Write out exactly the lines from the line with "bpy.context.scene.collection.objects.link(empty)" through the line with "before = set(bpy.data.objects)", both ends included, and no other line.

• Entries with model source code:
+++
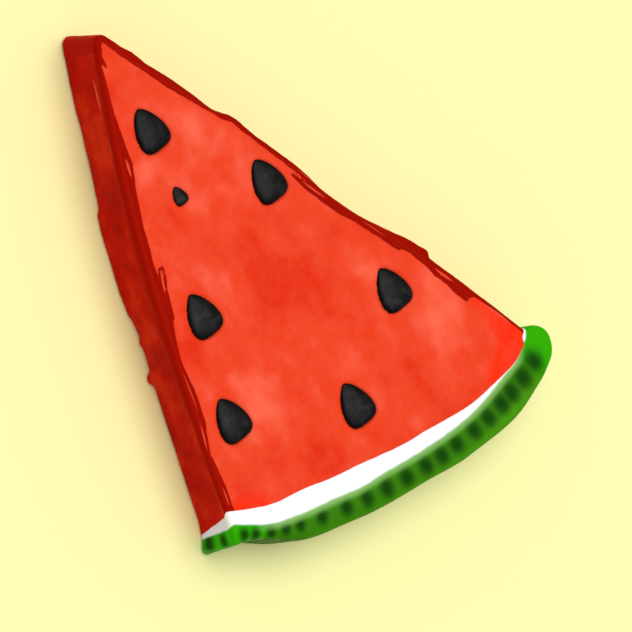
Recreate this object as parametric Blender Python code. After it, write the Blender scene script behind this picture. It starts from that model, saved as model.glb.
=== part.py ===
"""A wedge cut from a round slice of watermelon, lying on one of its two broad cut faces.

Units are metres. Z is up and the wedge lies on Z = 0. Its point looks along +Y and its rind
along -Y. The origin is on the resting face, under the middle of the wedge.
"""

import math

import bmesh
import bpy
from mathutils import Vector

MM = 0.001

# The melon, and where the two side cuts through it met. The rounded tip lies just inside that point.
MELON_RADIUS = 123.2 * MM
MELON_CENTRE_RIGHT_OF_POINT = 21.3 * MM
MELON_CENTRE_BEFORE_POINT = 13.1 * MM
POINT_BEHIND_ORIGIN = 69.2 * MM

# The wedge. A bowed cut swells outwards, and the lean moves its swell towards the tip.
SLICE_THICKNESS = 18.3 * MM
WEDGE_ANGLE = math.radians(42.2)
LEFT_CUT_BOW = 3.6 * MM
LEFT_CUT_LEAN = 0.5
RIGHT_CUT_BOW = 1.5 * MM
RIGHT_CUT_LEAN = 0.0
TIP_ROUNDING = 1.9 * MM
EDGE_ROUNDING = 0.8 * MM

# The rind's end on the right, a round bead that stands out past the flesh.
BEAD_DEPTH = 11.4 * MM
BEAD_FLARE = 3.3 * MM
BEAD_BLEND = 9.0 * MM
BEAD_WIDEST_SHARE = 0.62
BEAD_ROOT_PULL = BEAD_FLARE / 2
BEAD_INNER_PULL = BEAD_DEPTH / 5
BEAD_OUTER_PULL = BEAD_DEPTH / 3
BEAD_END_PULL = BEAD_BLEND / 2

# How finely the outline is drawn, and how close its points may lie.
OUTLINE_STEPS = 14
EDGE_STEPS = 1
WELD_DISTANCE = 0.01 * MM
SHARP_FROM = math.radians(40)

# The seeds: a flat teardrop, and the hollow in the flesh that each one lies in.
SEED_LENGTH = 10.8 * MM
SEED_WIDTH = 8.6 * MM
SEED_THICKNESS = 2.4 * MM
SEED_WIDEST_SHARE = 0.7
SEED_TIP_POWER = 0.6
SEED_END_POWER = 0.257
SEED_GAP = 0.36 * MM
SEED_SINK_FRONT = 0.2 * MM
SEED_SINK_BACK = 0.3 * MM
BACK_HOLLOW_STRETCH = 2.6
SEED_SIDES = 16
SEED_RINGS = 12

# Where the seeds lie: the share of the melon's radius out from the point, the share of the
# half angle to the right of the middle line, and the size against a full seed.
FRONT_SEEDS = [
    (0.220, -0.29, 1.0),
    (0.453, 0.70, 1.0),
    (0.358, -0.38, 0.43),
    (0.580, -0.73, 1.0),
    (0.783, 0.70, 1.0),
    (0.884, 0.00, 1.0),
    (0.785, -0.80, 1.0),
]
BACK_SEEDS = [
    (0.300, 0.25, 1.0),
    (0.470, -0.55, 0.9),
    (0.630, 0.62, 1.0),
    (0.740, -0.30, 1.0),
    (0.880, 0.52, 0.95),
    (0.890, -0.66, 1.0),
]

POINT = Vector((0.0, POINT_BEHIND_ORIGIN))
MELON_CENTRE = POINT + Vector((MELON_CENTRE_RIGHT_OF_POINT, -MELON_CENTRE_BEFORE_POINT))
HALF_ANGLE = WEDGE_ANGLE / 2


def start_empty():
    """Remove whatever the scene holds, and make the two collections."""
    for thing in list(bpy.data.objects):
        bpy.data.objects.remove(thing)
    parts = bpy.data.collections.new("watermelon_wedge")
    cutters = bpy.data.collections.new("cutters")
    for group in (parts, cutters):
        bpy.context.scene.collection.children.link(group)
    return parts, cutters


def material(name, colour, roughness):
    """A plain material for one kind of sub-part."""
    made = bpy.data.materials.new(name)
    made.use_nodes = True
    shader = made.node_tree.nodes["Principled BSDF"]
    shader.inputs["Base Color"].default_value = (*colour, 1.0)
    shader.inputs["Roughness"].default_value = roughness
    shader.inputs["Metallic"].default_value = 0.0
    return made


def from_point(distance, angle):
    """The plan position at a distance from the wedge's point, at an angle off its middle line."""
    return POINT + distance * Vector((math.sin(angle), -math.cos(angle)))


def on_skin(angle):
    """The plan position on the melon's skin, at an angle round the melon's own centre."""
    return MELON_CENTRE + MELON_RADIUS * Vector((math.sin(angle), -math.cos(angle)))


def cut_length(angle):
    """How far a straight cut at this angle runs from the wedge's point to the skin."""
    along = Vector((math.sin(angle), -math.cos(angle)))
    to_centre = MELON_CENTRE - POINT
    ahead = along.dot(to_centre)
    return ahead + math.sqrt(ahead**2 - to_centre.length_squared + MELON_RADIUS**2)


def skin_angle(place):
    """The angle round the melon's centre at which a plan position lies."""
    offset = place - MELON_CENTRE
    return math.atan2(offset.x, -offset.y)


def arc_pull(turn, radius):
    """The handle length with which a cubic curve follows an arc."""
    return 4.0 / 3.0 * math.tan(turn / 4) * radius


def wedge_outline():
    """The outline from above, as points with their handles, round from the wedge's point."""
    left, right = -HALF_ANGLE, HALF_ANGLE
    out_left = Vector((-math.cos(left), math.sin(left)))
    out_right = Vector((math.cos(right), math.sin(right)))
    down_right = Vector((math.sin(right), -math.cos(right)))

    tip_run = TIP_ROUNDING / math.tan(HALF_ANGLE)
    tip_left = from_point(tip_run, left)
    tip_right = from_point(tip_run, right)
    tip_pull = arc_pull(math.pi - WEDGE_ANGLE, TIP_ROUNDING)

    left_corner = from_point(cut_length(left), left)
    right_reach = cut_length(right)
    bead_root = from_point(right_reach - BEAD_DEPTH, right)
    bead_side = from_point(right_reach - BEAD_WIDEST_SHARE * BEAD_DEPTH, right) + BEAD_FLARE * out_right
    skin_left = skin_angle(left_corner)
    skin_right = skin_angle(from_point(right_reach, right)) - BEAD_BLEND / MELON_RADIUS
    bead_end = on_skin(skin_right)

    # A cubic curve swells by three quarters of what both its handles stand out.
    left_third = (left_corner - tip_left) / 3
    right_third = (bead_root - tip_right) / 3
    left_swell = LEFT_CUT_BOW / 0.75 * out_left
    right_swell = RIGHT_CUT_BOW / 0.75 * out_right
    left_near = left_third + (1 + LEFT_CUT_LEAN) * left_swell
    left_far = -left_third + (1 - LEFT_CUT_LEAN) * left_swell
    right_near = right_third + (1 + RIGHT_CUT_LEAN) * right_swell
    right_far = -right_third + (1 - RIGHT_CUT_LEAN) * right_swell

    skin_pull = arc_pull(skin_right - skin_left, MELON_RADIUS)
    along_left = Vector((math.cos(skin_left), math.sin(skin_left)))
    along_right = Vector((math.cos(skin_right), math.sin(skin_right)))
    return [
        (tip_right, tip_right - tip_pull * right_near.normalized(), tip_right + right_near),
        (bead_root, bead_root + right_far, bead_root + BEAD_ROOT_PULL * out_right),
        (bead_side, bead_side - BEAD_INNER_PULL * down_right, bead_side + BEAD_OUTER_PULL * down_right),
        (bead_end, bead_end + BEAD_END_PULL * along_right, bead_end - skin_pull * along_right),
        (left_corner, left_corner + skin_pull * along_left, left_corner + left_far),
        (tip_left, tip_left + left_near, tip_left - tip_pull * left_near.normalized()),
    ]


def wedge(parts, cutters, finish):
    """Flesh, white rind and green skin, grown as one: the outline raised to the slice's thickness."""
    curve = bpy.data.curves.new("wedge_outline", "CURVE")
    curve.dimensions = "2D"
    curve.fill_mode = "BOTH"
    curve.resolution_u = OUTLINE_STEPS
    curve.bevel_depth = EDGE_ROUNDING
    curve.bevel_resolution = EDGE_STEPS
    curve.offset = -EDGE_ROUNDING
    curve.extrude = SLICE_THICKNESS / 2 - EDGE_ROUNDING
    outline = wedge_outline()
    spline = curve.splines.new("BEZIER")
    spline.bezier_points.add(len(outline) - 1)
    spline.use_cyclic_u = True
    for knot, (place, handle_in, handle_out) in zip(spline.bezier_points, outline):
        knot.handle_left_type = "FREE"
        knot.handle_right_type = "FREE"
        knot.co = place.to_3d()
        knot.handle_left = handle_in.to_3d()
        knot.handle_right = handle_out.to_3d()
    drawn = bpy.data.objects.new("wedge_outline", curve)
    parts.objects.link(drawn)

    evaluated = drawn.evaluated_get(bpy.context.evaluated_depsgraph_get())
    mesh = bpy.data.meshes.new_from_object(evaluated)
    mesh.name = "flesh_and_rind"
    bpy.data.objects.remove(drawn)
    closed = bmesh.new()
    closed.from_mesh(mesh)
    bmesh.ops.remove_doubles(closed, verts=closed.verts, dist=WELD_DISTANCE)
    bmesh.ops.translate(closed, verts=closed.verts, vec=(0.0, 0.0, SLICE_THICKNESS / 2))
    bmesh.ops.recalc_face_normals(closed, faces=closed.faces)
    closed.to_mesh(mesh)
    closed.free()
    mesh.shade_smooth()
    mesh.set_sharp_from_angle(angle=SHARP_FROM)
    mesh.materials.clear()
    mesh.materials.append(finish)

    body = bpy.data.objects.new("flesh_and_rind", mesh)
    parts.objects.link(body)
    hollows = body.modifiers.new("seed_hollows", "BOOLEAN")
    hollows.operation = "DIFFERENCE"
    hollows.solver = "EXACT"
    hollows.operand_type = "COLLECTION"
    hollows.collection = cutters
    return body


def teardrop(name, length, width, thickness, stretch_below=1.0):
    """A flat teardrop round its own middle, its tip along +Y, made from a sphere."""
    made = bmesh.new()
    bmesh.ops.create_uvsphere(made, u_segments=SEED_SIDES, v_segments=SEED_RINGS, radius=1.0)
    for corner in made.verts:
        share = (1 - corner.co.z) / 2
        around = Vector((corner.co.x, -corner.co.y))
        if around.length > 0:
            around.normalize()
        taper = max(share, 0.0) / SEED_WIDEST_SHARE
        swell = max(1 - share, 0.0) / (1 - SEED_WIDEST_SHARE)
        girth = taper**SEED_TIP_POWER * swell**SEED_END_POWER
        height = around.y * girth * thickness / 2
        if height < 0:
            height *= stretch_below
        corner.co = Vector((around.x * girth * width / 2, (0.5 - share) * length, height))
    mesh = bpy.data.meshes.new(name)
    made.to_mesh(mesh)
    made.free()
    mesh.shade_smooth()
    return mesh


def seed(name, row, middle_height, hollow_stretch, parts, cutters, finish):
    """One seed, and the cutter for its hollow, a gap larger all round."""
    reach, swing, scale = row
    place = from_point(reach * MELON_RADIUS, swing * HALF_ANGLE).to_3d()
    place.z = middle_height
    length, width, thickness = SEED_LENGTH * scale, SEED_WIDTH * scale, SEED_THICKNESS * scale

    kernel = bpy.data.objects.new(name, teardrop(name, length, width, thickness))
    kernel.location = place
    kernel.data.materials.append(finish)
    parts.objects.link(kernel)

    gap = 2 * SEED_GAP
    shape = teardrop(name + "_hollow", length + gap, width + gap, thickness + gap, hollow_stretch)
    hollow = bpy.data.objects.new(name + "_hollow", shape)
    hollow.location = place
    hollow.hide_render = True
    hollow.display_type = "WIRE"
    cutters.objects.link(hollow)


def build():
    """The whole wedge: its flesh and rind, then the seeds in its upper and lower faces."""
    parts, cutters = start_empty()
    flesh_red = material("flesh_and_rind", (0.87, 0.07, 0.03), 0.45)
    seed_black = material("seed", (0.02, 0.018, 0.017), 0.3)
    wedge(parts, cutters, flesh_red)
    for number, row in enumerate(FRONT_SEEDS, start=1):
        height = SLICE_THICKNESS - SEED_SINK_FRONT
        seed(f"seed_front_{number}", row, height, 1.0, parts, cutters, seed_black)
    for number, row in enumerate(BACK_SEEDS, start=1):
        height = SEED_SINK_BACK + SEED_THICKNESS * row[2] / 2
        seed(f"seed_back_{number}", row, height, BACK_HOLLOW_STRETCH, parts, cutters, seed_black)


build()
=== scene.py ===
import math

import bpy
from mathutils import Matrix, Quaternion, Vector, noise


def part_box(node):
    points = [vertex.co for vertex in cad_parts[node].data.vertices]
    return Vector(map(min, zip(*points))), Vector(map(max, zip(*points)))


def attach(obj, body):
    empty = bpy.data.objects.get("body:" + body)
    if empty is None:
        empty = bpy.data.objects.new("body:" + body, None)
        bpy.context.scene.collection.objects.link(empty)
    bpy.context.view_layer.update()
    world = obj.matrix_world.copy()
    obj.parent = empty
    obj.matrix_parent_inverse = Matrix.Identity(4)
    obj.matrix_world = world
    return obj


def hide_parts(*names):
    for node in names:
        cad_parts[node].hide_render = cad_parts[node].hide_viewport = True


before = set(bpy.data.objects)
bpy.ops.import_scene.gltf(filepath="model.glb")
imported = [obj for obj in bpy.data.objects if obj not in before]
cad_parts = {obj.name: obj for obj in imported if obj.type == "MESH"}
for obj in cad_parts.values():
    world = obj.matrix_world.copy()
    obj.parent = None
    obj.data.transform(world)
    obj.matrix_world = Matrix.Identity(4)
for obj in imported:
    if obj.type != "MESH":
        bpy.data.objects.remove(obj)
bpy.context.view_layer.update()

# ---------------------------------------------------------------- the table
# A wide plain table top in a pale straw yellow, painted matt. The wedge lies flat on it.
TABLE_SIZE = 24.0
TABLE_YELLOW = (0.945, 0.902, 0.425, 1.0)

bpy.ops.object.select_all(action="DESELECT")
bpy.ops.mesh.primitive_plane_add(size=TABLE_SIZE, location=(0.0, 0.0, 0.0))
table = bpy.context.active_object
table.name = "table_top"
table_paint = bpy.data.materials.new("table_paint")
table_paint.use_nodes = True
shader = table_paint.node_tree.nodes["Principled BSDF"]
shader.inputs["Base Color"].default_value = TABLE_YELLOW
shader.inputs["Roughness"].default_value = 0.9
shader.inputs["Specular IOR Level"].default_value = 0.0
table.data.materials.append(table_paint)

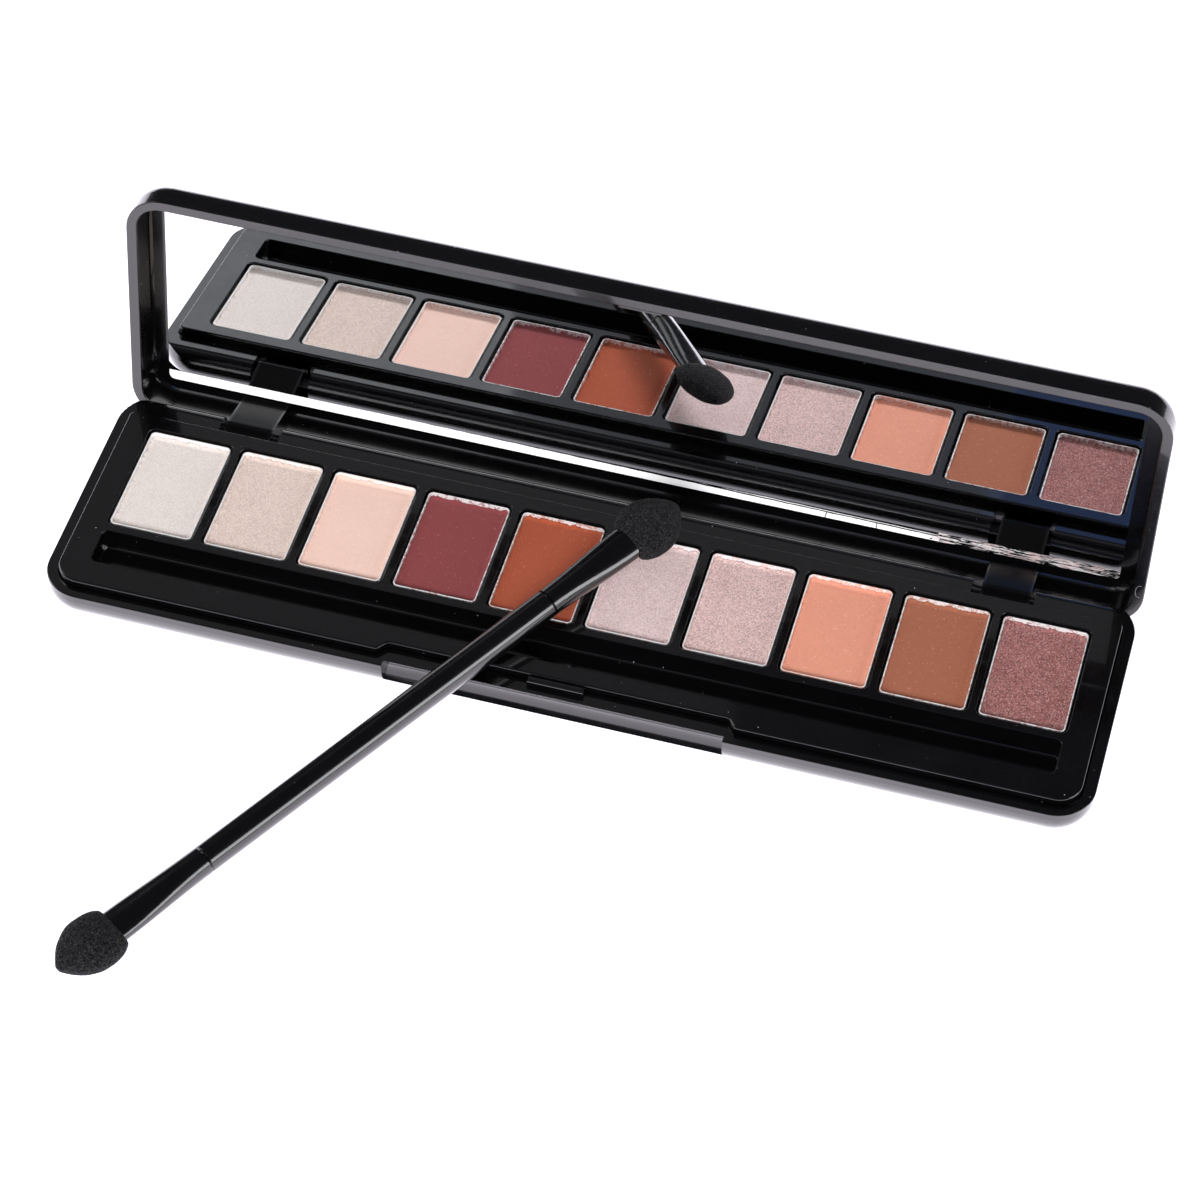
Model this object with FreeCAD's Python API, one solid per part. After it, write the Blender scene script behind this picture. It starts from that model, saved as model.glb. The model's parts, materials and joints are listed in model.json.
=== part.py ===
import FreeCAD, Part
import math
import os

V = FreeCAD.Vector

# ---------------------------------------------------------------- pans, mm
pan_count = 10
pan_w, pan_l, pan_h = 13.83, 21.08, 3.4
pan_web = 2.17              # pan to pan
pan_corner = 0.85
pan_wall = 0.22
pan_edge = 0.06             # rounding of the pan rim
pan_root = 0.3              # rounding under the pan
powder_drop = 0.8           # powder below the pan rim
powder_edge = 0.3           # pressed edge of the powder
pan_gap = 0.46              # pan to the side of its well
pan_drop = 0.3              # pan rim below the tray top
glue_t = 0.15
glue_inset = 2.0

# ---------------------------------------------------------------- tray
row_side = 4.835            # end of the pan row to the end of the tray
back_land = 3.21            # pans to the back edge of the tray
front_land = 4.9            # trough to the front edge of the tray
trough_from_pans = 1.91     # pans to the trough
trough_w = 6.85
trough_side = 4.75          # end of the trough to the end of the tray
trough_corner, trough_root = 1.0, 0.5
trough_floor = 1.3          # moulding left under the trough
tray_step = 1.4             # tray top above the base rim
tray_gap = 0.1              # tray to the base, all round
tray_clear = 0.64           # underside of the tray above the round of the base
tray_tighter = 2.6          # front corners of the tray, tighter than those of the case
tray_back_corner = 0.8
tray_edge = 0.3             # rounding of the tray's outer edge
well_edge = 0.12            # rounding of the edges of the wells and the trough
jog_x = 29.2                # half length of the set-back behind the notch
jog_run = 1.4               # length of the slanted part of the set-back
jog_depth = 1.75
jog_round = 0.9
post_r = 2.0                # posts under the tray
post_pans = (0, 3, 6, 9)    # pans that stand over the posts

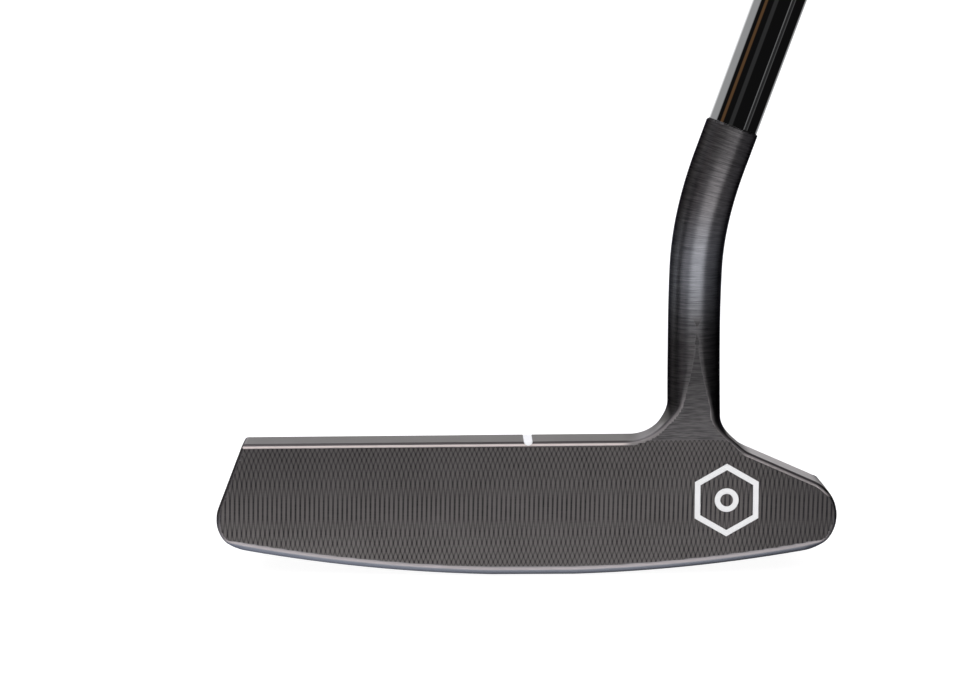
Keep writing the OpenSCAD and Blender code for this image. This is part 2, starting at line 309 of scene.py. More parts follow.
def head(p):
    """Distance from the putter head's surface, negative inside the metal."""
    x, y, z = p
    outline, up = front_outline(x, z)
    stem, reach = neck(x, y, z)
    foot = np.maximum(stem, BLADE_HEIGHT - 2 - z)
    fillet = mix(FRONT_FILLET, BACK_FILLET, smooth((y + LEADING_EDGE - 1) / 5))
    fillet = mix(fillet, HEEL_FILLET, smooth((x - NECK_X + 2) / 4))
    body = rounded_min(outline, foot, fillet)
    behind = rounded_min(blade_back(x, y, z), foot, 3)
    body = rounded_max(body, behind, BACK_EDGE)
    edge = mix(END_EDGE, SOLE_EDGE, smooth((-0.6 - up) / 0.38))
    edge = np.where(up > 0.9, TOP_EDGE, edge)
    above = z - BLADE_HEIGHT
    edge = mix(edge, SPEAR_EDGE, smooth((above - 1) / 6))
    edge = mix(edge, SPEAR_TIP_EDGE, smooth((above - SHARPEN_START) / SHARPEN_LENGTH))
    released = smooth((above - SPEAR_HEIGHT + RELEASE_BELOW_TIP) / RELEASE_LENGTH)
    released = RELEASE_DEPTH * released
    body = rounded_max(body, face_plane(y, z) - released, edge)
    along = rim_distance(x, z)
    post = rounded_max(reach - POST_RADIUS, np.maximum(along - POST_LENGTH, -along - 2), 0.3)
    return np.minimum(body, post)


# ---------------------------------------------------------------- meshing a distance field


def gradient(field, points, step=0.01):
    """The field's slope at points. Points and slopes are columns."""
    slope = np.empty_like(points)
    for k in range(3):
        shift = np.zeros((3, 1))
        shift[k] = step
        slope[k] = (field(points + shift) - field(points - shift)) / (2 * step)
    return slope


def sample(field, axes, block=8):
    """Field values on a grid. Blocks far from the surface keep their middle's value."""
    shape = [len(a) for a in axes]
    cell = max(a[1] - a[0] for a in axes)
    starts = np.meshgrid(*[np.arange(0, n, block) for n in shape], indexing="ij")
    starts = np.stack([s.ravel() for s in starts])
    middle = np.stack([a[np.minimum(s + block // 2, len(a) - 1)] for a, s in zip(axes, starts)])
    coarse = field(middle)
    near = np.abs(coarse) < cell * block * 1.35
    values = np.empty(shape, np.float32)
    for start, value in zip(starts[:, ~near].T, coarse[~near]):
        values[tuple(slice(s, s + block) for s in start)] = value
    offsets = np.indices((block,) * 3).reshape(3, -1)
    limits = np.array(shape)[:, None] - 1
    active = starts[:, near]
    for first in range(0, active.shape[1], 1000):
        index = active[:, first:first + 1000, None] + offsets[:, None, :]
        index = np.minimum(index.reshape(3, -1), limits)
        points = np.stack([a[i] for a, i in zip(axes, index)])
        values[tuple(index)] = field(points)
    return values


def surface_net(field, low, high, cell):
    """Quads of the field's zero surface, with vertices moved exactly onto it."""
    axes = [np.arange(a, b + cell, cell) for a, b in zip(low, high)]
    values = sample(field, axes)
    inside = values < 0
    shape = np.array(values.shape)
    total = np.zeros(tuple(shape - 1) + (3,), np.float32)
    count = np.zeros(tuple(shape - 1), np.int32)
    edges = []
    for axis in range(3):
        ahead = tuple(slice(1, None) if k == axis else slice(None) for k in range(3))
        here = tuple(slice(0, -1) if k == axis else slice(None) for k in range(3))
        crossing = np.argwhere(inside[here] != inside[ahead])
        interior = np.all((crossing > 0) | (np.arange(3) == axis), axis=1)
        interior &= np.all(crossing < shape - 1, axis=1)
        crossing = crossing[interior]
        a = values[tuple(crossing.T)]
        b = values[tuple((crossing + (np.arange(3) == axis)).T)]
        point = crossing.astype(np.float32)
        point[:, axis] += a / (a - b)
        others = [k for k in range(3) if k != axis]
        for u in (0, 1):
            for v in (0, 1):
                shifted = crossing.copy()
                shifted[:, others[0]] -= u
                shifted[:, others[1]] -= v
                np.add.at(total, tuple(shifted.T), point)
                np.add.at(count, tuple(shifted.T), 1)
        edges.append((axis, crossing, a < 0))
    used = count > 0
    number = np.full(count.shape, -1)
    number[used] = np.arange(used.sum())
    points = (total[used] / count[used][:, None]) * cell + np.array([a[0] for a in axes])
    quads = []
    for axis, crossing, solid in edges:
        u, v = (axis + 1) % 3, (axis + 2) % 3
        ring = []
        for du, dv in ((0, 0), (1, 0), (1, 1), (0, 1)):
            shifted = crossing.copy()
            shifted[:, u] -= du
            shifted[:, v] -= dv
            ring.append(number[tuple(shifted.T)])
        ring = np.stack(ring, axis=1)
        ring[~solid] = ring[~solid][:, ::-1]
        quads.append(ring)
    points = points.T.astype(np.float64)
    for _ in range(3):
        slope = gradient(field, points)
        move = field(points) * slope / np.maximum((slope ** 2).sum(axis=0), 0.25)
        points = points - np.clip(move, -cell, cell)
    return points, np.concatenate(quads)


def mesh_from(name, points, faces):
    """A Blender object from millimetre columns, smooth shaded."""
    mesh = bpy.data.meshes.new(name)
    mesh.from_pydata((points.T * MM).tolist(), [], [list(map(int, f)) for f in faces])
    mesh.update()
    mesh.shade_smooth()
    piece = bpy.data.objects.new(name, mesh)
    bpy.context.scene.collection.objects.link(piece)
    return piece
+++
• FULL RESPONSE:
        bpy.context.scene.collection.objects.link(empty)
    bpy.context.view_layer.update()
    world = obj.matrix_world.copy()
    obj.parent = empty
    obj.matrix_parent_inverse = Matrix.Identity(4)
    obj.matrix_world = world
    return obj


def hide_parts(*names):
    for node in names:
        cad_parts[node].hide_render = cad_parts[node].hide_viewport = True


before = set(bpy.data.objects)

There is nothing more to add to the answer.